Diagrams showing wavy lines, representing a gene locus, and boxes, representing regulatory elements that coalesce following binding of regulatory proteins, represented by coloured ovals.

Regulation of end joining during V(D)J recombination

During V(D)J recombination, two gene segments, flanked by recombination signal sequences (RSSs), are brought together into a synaptic complex. V(D)J recombinase cutting generates four broken DNA ends: Two at the coding gene segments and two ends that terminate in the RSSs (signal ends). It is essential that the coding segments are joined together to generate the variable exon of the immunoglobulin or T cell receptor. The signal ends are usually joined into a circle that is excised from the genome as a by-product, the excised signal circle (ESC). We are investigating how the RAG recombinase shepherd the coding ends into the correct end joining complex to ensure efficient production of antigen receptor genes.

Determining the impact of reintegration of the ESC

The ESC by-product of V(D)J recombination retains the RSSs. This means that the recombinase can re-bind to the ESC. The resulting recombinase/ESC complex then targets RSSs or RSS-like sequences (known as cryptic RSSs or cRSSs) in the genome, resulting in reintegrate the ESC. The danger posed by reintegration depends on its location. For example, reintegration of large amounts of DNA (up to 1Mb) from the ESC into a tumour suppressor gene will contribute to cancer development. We are investigating the influence of ESC reintegration in B-cell acute lymphoblastic leukaemia (B-ALL) using bespoke programmes and whole genome sequences of B-ALL patients.

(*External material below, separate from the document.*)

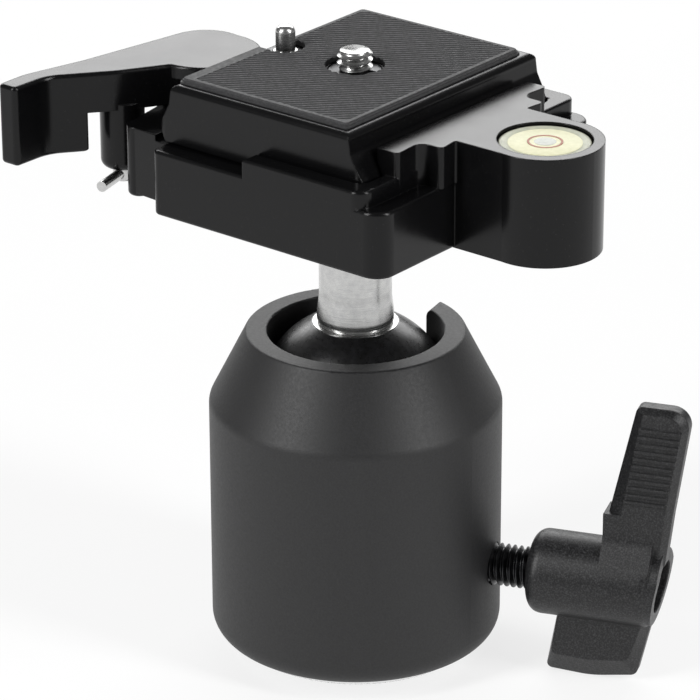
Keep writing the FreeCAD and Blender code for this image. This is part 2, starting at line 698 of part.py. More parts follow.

Analysis of the aberrant recombination reaction, cut-and-run

The ESC by-product is involved in a second, related reaction, known as cut-and-run. Here, the recombinase/ESC complex binds to a RSS or cRSS (just like reintegration). However, in this case, only the RSS/cRSS is cut. The recombinase/ESC complex dissociates, leaving a double strand break. Remarkably, breaks that have been caused by cut-and-run map to many of the frequently mutated genes in B-ALL and furthermore to the genes that are frequently mutated at relapse. This suggests that cut-and-run underpins many key mutations involved in disease progression. We are exploring the fundamental mechanisms of cut-and-run to identify ways to suppress this reaction.